In the supposedly strongly contested Lincolnshire County Council election, however, turnout plunges to 29.7 percent, the votes cast recorded at 161,315 from a possible 542,759. This is seven percent down on the figure when voters last went to the polls in 2009 although, in some of the areas in the current poll, the turnout was as low as 14 percent.
Out of 77 seats in the county, the Conservatives lose 25, losing control of the council in the process, ending up with 36 seats from a 36 percent of the vote. That gives them a mandate from a mere 10.7 percent of the electorate. UKIP, which comes second with 16 seats from 24.3 percent of the vote – the support of a mere 7.2 percent of the electorate, the same as in Hampshire.
This is the country plagued with migrant workers from EU countries, where immigration is a real issue. Yet, when three members of the Ransome family were elected for UKIP, one explained their success as resulting from their policy on potholes. The BBC wryly remarked that none of their vox pops had mentioned road conditions. But for now, UKIP is the pothole party.
Potholes or not, UKIP has not made a breakthrough – despite the media hype. It has undoubtedly done well, gaining 139 councillors, but it is falling short on two counts.
Firstly, with turnouts remaining stubbornly low and in some cases falling still further from the last election, UKIP has failed to enliven the political process and bring new voters into the fray. Secondly, with their support from the electorate ranging from 6.5 percent to a level mostly short of eight percent, attempts to create a popular movement have not succeeded.

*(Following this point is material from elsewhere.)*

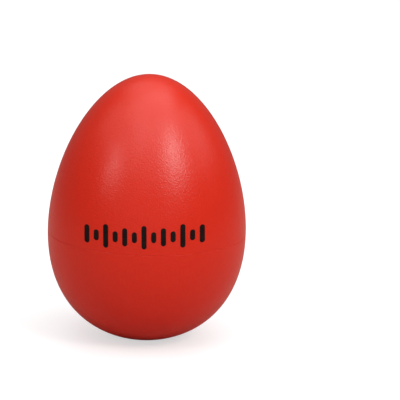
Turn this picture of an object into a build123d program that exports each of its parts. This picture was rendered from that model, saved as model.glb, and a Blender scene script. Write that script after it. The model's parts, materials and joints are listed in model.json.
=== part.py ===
from build123d import *
import math
import os

# Egg shaker: a hand percussion instrument. Two moulded half shells are welded at the widest
# section, a mark is printed on the front, and loose steel shot is sealed inside.
# Units are millimetres. +Z runs from the blunt end up to the pointed end, the origin is the
# centre of the flat foot that the egg stands on, and the printed mark faces -Y.

# The egg's outline, from the blunt pole to the pointed pole, before the foot is cut flat
outline_length = 61.6
outline_diameter = 45.5  # across the widest section
foot_diameter = 9.5  # flat at the blunt pole
wall = 2.0

# The outline is an ellipse whose girth changes with height: 1 + taper t + fullness t^2 + tip t^3,
# where t runs from -1 at the blunt pole to 1 at the pointed pole
taper = -0.176
fullness = 0.045
tip = -0.016
spline_points = 17  # along each stretch of outline

# Stepped weld joint between the half shells
tongue_thickness = 0.95
tongue_height = 2.4
tongue_lead_in = 0.25  # chamfer on the tongue's outer top edge
joint_gap = 0.05  # beside the tongue
flash_gap = 0.15  # above the tongue, for the melt
seam_groove = 0.06  # chamfer on each shell's outer edge, which leaves the parting line

# Printed mark: a row of upright bars, like the beats of a bar of music
bar_count = 13
bar_width = 1.1
mark_width = 26.8
bar_heights = (4.0, 2.4, 5.2, 2.4)  # repeated along the row
mark_height = 28.8  # of the row's centre above the foot
print_tilt = 1.8  # degrees that the row rises to the right
ink_thickness = 0.04
ink_lift = 0.01  # keeps the ink's back face clear of the shell's mesh

# Loose shot, lying one deep on the bottom of the lower shell
shot_diameter = 4.0
shot_pitch = 4.15  # between the centres of neighbours, in plan
shot_patch_radius = 10.6  # in plan, to the outermost centres
shot_gap = 0.05  # under each ball


def solve(function, low, high):
    """The value between low and high where an increasing function reaches zero."""
    for _ in range(60):
        middle = (low + high) / 2
        if function(middle) < 0:
            low = middle
        else:
            high = middle
    return (low + high) / 2


# An angle along the outline runs from 0 at the blunt pole to pi at the pointed pole.
def girth(angle):
    t = -math.cos(angle)
    return 1 + taper * t + fullness * t**2 + tip * t**3


def radius_slope(angle):
    """How fast the radius grows along the outline, for an outline of unit width."""
    t = -math.cos(angle)
    girth_slope = taper + 2 * fullness * t + 3 * tip * t**2
    return math.cos(angle) * girth(angle) + math.sin(angle) ** 2 * girth_slope


seam_angle = solve(lambda angle: -radius_slope(angle), math.pi / 4, math.pi / 2)
half_width = outline_diameter / 2 / (math.sin(seam_angle) * girth(seam_angle))


def outline_radius(angle):
    return half_width * math.sin(angle) * girth(angle)


def outline_rise(angle):
    """Height above the blunt pole."""
    return outline_length / 2 * (1 - math.cos(angle))


foot_angle = solve(lambda angle: outline_radius(angle) - foot_diameter / 2, 0, seam_angle)
foot_cut = outline_rise(foot_angle)
seam_height = outline_rise(seam_angle) - foot_cut


def direction(angle):
    """Unit tangent of the outline, as (radial, upward)."""
    radial = half_width * radius_slope(angle)
    upward = outline_length / 2 * math.sin(angle)
    length = math.hypot(radial, upward)
    return radial / length, upward / length


def inset_point(angle, inset):
    """(radius, height) of the point set in from the outline, square to it."""
    radial, upward = direction(angle)
    radius = outline_radius(angle) - inset * upward
    height = outline_rise(angle) - foot_cut + inset * radial
    return radius, height


def angle_at_height(height):
    return math.acos(1 - 2 * (height + foot_cut) / outline_length)


def inset_angle_at_height(height, inset):
    """The angle where the curve set in by inset is at a height."""
    return solve(lambda angle: inset_point(angle, inset)[1] - height, 0.1, math.pi - 0.1)


def at(radius, height):
    """A point of the profile in the XZ plane."""
    return Vector(radius, 0, height)


def outline_curve(start, end, inset):
    """Edge along the outline, set in by inset, from one angle to another."""

    def place(share):
        return at(*inset_point(start + share * (end - start), inset))

    def pace(share):
        """How fast the place moves as the share of the way grows."""
        nudge = 0.0001
        return (place(share + nudge) - place(share - nudge)) / (2 * nudge)

    shares = [i / (spline_points - 1) for i in range(spline_points)]
    points = [place(share) for share in shares]
    return Edge.make_spline(points, [pace(0), pace(1)], parameters=shares, scale=False)


def spun(*edges):
    """Solid of revolution about Z of the closed outline that the edges make."""
    return revolve(make_face(edges), Axis.Z)


inner_seam_radius = outline_diameter / 2 - wall
tongue_radius = inner_seam_radius + tongue_thickness
tongue_top = seam_height + tongue_height
groove_radius = outline_diameter / 2 - seam_groove


def lower_shell():
    """The blunt half, with the flat foot and the tongue that locates the upper half."""
    outer_end = angle_at_height(seam_height - seam_groove)
    inner_start = inset_angle_at_height(seam_height, wall)
    outer = outline_curve(foot_angle, outer_end, 0)
    inner = outline_curve(inner_start, 0, wall)
    rim = Polyline(
        outer @ 1,
        at(groove_radius, seam_height),
        at(tongue_radius, seam_height),
        at(tongue_radius, tongue_top - tongue_lead_in),
        at(tongue_radius - tongue_lead_in, tongue_top),
        at(inner_seam_radius, tongue_top),
        inner @ 0,
    )
    floor = Polyline(inner @ 1, at(0, 0), at(foot_diameter / 2, 0))
    return spun(outer, *rim.edges(), inner, *floor.edges())


def upper_shell():
    """The pointed half, rebated inside its rim to fit over the tongue."""
    rebate_radius = tongue_radius + joint_gap
    rebate_top = tongue_top + flash_gap
    outer_start = angle_at_height(seam_height + seam_groove)
    inner_end = inset_angle_at_height(rebate_top, wall)
    outer = outline_curve(outer_start, math.pi, 0)
    inner = outline_curve(math.pi, inner_end, wall)
    crown = Line(outer @ 1, inner @ 0)
    rim = Polyline(
        inner @ 1,
        at(rebate_radius, rebate_top),
        at(rebate_radius, seam_height),
        at(groove_radius, seam_height),
        outer @ 0,
    )
    return spun(outer, crown, inner, *rim.edges())


def printed_mark():
    """The row of bars as a film of ink that follows the upper shell."""
    margin = 1.5  # of film above and below the tallest bar, which the tilt needs
    reach = max(bar_heights) / 2 + margin
    low = angle_at_height(mark_height - reach)
    high = angle_at_height(mark_height + reach)
    back = outline_curve(low, high, -ink_lift)
    front = outline_curve(high, low, -ink_lift - ink_thickness)
    film = spun(back, Line(back @ 1, front @ 0), front, Line(front @ 1, back @ 0))
    pitch = (mark_width - bar_width) / (bar_count - 1)
    bars = Sketch()
    for i in range(bar_count):
        height = bar_heights[i % len(bar_heights)]
        bar = SlotOverall(height, bar_width, rotation=90)
        bars += Pos(i * pitch - (mark_width - bar_width) / 2, 0) * bar
    face = Plane((0, 0, mark_height), x_dir=(1, 0, 0), z_dir=(0, -1, 0))
    cutter = extrude(face * Rot(0, 0, print_tilt) * bars, outline_diameter)
    return film & cutter


def shot_height(radius):
    """Height of a ball's centre where it lies on the lower shell, that far from the axis."""
    inset = wall + shot_gap + shot_diameter / 2
    angle = solve(lambda angle: inset_point(angle, inset)[0] - radius, 0, seam_angle)
    return inset_point(angle, inset)[1]


def shot_places():
    """Centres of the balls: a triangular grid about the middle of three, nearest first."""
    steps = math.ceil(shot_patch_radius / shot_pitch) + 1
    places = []
    for row in range(-steps, steps + 1):
        for column in range(-2 * steps, 2 * steps + 1):
            x = (column + row / 2 + 1 / 2) * shot_pitch
            y = (row + 1 / 3) * shot_pitch * math.sqrt(3) / 2
            if math.hypot(x, y) <= shot_patch_radius:
                places.append((x, y, shot_height(math.hypot(x, y))))
    return sorted(places, key=lambda place: (round(place[2], 3), math.atan2(place[1], place[0])))


def parts():
    """Every piece of the egg shaker by name."""
    pieces = {
        "lower_shell": lower_shell(),
        "upper_shell": upper_shell(),
        "printed_mark": printed_mark(),
    }
    for number, place in enumerate(shot_places(), start=1):
        pieces[f"shot_{number:02d}"] = Pos(*place) * Sphere(shot_diameter / 2)
    return pieces


os.makedirs("parts", exist_ok=True)
for name, piece in parts().items():
    export_step(piece, f"parts/{name}.step")
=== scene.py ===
import json
import math

import bpy
from mathutils import Matrix, Vector


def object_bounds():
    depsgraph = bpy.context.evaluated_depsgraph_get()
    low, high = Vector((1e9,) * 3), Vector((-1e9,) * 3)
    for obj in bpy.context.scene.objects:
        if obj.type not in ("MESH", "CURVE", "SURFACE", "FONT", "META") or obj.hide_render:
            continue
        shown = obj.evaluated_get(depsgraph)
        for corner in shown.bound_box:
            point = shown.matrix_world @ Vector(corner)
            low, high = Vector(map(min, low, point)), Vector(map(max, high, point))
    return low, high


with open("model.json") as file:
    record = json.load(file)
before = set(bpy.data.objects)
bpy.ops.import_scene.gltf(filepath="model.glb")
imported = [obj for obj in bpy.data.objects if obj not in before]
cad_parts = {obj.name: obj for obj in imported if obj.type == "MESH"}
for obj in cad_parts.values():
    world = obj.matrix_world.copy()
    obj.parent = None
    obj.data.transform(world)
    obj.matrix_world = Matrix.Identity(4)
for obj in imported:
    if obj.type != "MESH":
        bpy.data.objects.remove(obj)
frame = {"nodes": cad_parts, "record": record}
cad_low, cad_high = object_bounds()

# Egg shaker: satin moulded plastic with a fine spark-eroded grain, a printed row of bars on the
# front, and steel shot inside. Lengths are metres in the CAD frame: +Z up, the print faces -Y.

MM = 0.001
middle = Vector((0, 0, (cad_low.z + cad_high.z) / 2))  # of the egg's height, on its axis


def from_bearing(azimuth, elevation):
    """Unit vector away from the egg, from degrees. Azimuth 0 is the print's side and 90 is +X."""
    turn = math.radians(azimuth)
    rise = math.radians(elevation)
    across = math.cos(rise)
    return Vector((math.sin(turn) * across, -math.cos(turn) * across, math.sin(rise)))


# Materials

# Most of a noise's values lie between these
NOISE_LOW = 0.3
NOISE_HIGH = 0.7

# A Mix node has a socket of each name for every kind of data, so its colours go by number
MIX_FIRST_COLOUR = 6
MIX_SECOND_COLOUR = 7
MIX_COLOUR_RESULT = 2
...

Despite the hype, the Farage party is simply benefiting from a marginal redistribution of votes in a shrinking pool, as voters continue to retreat from the political process. Elections have become a spectator sport over which the denizens of the bubble obsess, leaving the bulk of the population indifferent and uninvolved.
This is not, then, a “sea change” in British politics. In statistical terms, it is barely a ripple on the surface of the pond.